§ YOUR INSTRUCTIONS
The lines to reproduce run from the first one through the line containing "faces, None, cutters)". Reproduce them exactly.

-.-.-

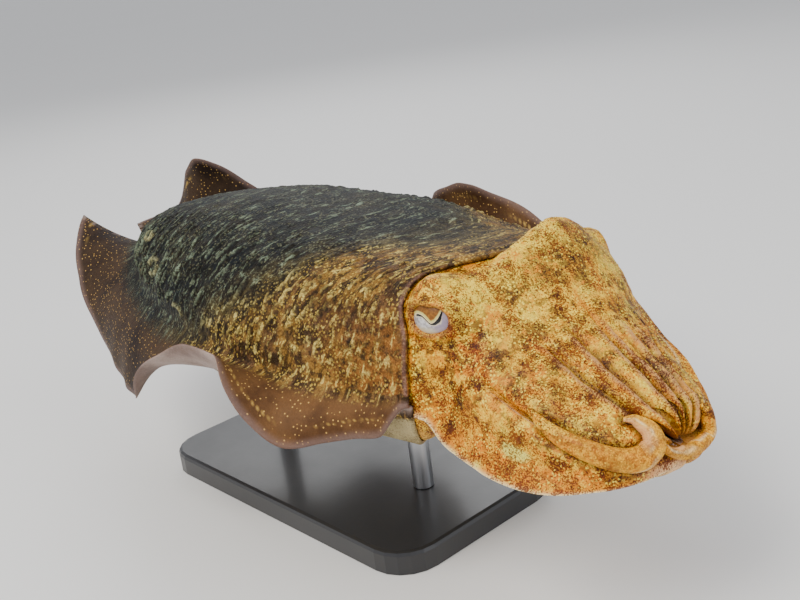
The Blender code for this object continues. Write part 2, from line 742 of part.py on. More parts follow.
def belly_cutter(cutters):
    """Copy of the mantle's outside, grown by the gap, to shape the tops of the rods."""
    angles = np.linspace(0, 2 * math.pi, 32, endpoint=False)
    rings = [mantle_point(t, angles, grow=GAP) for t in np.append(mantle_stations(), 1.0)]
    points, faces = loft(rings, start_tip=(TAIL_X - GAP, 0, 7.0))
    return make_object("belly", points, faces, None, cutters)


def hang_all(collection):
    """Parent every part to one empty that puts the origin at the middle of the underside."""
    bpy.context.view_layer.update()
    corners = []
    for obj in collection.objects:
        corners += [obj.matrix_world @ v.co for v in obj.data.vertices]
    low = [min(c[i] for c in corners) for i in range(3)]
    high = [max(c[i] for c in corners) for i in range(3)]
    hook = bpy.data.objects.new("cuttlefish_origin", None)
    collection.objects.link(hook)
    hook.location = (-(low[0] + high[0]) / 2, -(low[1] + high[1]) / 2, -low[2])
    for obj in collection.objects:
        if obj is not hook:
            obj.parent = hook


def main():
    clear_scene()
    scene = bpy.context.scene
    parts = bpy.data.collections.new("common_cuttlefish")
    cutters = bpy.data.collections.new("cutters")
    cutters.hide_render = True
    scene.collection.children.link(parts)
    scene.collection.children.link(cutters)
    build_mantle(parts, cutters)
    build_fin(-1, FIN_RIGHT, "fin_right", parts)
    build_fin(1, FIN_LEFT, "fin_left", parts)
    build_head(parts, cutters)
    adopt(eye_ball(-1), "eye_right", "eye_gloss", parts)
    adopt(eye_ball(1), "eye_left", "eye_gloss", parts)
    for side in (-1, 1):
        for arm in (1, 2, 3, 4):
            build_arm(side, arm, parts)
    build_funnel(parts)
    build_stand(parts, cutters)
    hang_all(parts)


main()
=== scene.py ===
"""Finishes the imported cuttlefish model: skin, eyes, suckers, stand finishes, floor, lights and camera.

Shapes are worked out in millimetres in the animal's own frame (x forward, y to its left, z up) and
then put in place by the stand's base, whose position in that frame is known.
"""

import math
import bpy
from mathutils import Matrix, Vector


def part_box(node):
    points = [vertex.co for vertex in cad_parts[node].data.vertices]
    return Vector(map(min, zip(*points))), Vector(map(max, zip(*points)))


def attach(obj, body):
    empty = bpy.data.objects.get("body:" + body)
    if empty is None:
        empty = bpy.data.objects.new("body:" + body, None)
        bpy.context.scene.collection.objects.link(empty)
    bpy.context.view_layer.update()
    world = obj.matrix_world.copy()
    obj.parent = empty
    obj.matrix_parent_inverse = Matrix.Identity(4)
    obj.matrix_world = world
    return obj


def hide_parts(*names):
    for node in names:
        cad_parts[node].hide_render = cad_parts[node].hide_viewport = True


bl_info = {
    "name": "Cuttlefish Model Finish",
    "version": (1, 0, 0),
    "blender": (4, 5, 0),
    "location": "View3D > Sidebar > Cuttlefish",
    "description": "Makes the skin, eyes, suckers, stand finish and studio of a cuttlefish model",
    "category": "Object",
}

import bmesh
import bpy
import numpy as np
from bpy.props import FloatProperty, FloatVectorProperty, IntProperty, PointerProperty
from mathutils import Matrix

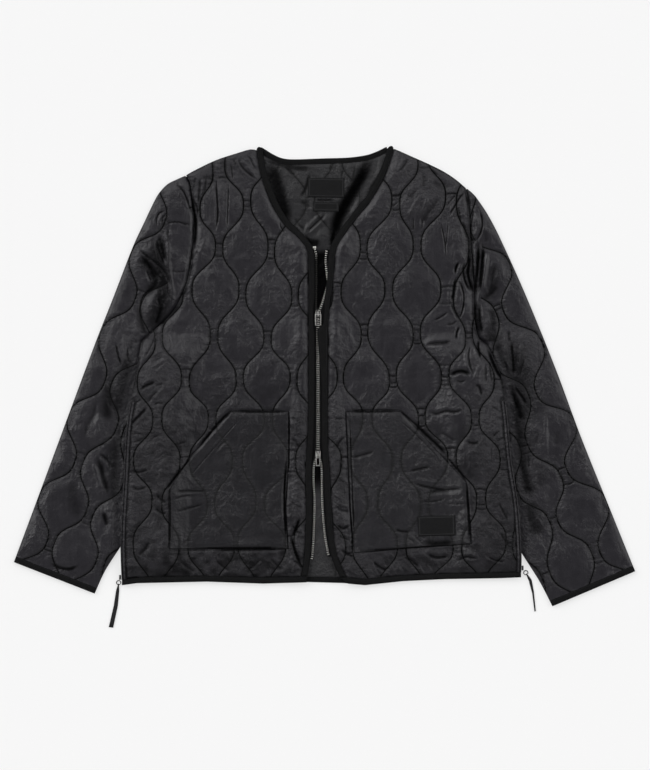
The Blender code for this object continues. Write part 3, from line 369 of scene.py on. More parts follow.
def ripple(u, v, seed):
    """Smooth unevenness from -1 to 1, the same each time, with one bump for each whole step."""
    ui = np.floor(u)
    vi = np.floor(v)
    fu = ease(u - ui)
    fv = ease(v - vi)

    def knot(a, b):
        mixed = np.sin(a * 127.1 + b * 311.7 + seed * 74.7) * SCATTER
        return 2.0 * (mixed - np.floor(mixed)) - 1.0

    near = knot(ui, vi) * (1 - fu) + knot(ui + 1, vi) * fu
    far = knot(ui, vi + 1) * (1 - fu) + knot(ui + 1, vi + 1) * fu
    return near * (1 - fv) + far * fv


def run_along(points):
    """The length run along a row of points, at each of them."""
    return np.concatenate([[0.0], np.cumsum(np.linalg.norm(np.diff(points, axis=0), axis=1))])


def nearest(route, x, y):
    """For each point the distance to a smooth route, signed by its side, and the share along it."""
    keys = np.arange(len(route))
    fine = np.linspace(0.0, len(route) - 1.0, 8 * (len(route) - 1) + 1)
    points = np.stack([follow(list(zip(keys, values)), fine, 0, 1) for values in zip(*route)], axis=-1)
    ahead = np.gradient(points, axis=0)
    ahead /= np.linalg.norm(ahead, axis=1)[:, None]
    dx = x[:, None] - points[None, :, 0]
    dy = y[:, None] - points[None, :, 1]
    closest = np.argmin(dx * dx + dy * dy, axis=1)
    pick = np.arange(len(x))
    dx, dy = dx[pick, closest], dy[pick, closest]
    side = dy * ahead[closest, 0] - dx * ahead[closest, 1]
    past = dx * ahead[closest, 0] + dy * ahead[closest, 1]
    run = run_along(points)
    share = (run[closest] + np.clip(past, -4.0, 4.0)) / run[-1]
    distance = np.where((closest == 0) | (closest == len(points) - 1), np.hypot(dx, dy), np.abs(side))
    return distance * np.where(side < 0, -1.0, 1.0), share


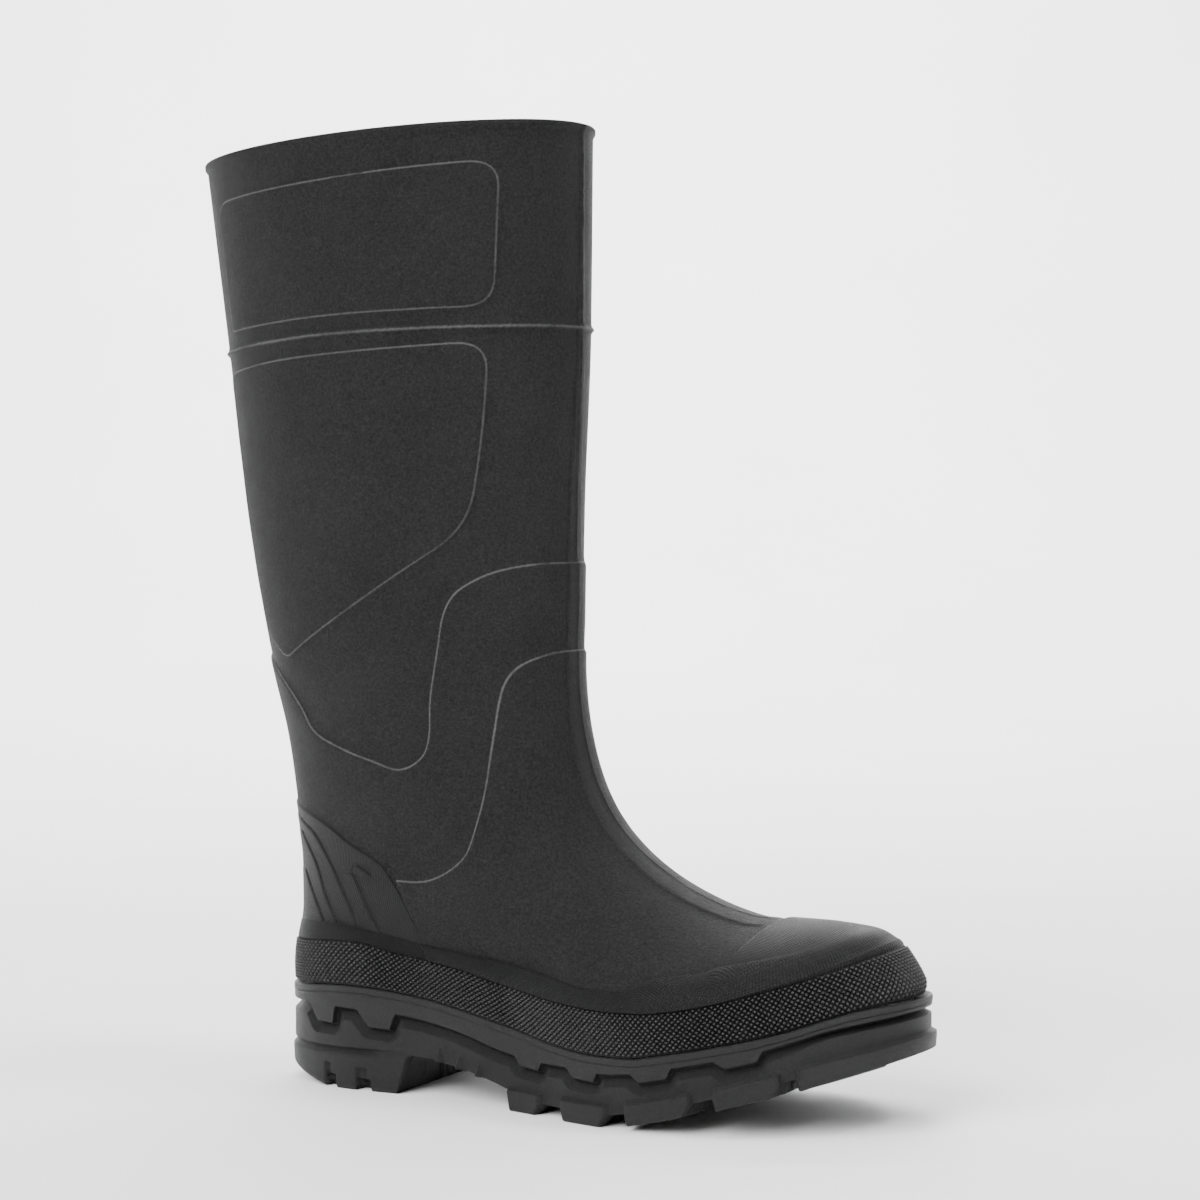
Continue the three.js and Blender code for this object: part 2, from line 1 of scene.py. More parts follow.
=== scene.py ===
"""The looks of a knee-high moulded work boot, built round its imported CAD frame."""
import math
import bpy
import numpy as np
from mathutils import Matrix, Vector


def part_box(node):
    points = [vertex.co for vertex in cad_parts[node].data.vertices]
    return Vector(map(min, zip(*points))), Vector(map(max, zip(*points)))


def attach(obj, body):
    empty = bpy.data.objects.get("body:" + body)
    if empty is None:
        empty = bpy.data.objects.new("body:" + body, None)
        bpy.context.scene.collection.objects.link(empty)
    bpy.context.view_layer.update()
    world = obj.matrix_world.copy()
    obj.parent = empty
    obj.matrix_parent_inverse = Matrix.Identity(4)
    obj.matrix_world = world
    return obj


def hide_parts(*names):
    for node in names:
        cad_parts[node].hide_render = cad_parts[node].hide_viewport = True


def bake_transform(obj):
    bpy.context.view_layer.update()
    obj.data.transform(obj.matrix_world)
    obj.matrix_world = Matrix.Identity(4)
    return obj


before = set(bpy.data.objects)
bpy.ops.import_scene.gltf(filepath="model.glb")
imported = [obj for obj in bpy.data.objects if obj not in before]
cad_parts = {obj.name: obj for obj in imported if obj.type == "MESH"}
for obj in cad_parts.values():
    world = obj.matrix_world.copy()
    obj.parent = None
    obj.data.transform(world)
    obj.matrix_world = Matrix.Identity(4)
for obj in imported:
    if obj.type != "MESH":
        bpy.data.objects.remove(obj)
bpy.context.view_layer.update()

# The boot's own drawing frame is in millimetres. Its x runs from heel to toe with 0 at the middle of the
# sole, its y points to the medial side, and its z is the height above the ground.
SHIFT_X = sum(corner.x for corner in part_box("midsole")) / 2
MM = 0.001
PI = math.pi

# ---------------------------------------------------------------- shape of the boot
def smooth_curve(points):
    """A curve through (x, value) points that never overshoots them."""
    table = np.array(points, float)
    xs, ys = table[:, 0], table[:, 1]
    rise = np.diff(ys) / np.diff(xs)
    slopes = np.empty(len(xs))
    slopes[0], slopes[-1] = rise[0], rise[-1]
    before, after = rise[:-1], rise[1:]
    total = np.where(before + after == 0, 1, before + after)
    slopes[1:-1] = np.where(before * after <= 0, 0, 2 * before * after / total)

    def value(x):
        x = np.asarray(x, float)
        i = np.clip(np.searchsorted(xs, x, side="right") - 1, 0, len(xs) - 2)
        width = xs[i + 1] - xs[i]
        t = np.clip((x - xs[i]) / width, 0, 1)
        inside = ((2 * t**3 - 3 * t**2 + 1) * ys[i] + (t**3 - 2 * t**2 + t) * width * slopes[i]
                  + (3 * t**2 - 2 * t**3) * ys[i + 1] + (t**3 - t**2) * width * slopes[i + 1])
        before_first = np.minimum(x - xs[0], 0) * slopes[0]
        past_last = np.maximum(x - xs[-1], 0) * slopes[-1]
        return inside + before_first + past_last
    return value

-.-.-

§ SOLUTION FOR THIS EXERCISE
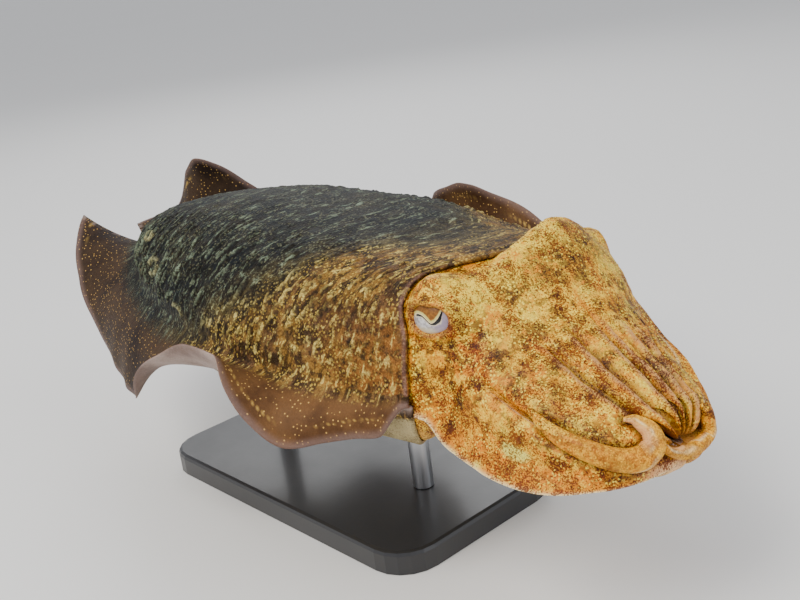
The Blender code for this object continues. Write part 2, from line 742 of part.py on. More parts follow.
def belly_cutter(cutters):
    """Copy of the mantle's outside, grown by the gap, to shape the tops of the rods."""
    angles = np.linspace(0, 2 * math.pi, 32, endpoint=False)
    rings = [mantle_point(t, angles, grow=GAP) for t in np.append(mantle_stations(), 1.0)]
    points, faces = loft(rings, start_tip=(TAIL_X - GAP, 0, 7.0))
    return make_object("belly", points, faces, None, cutters)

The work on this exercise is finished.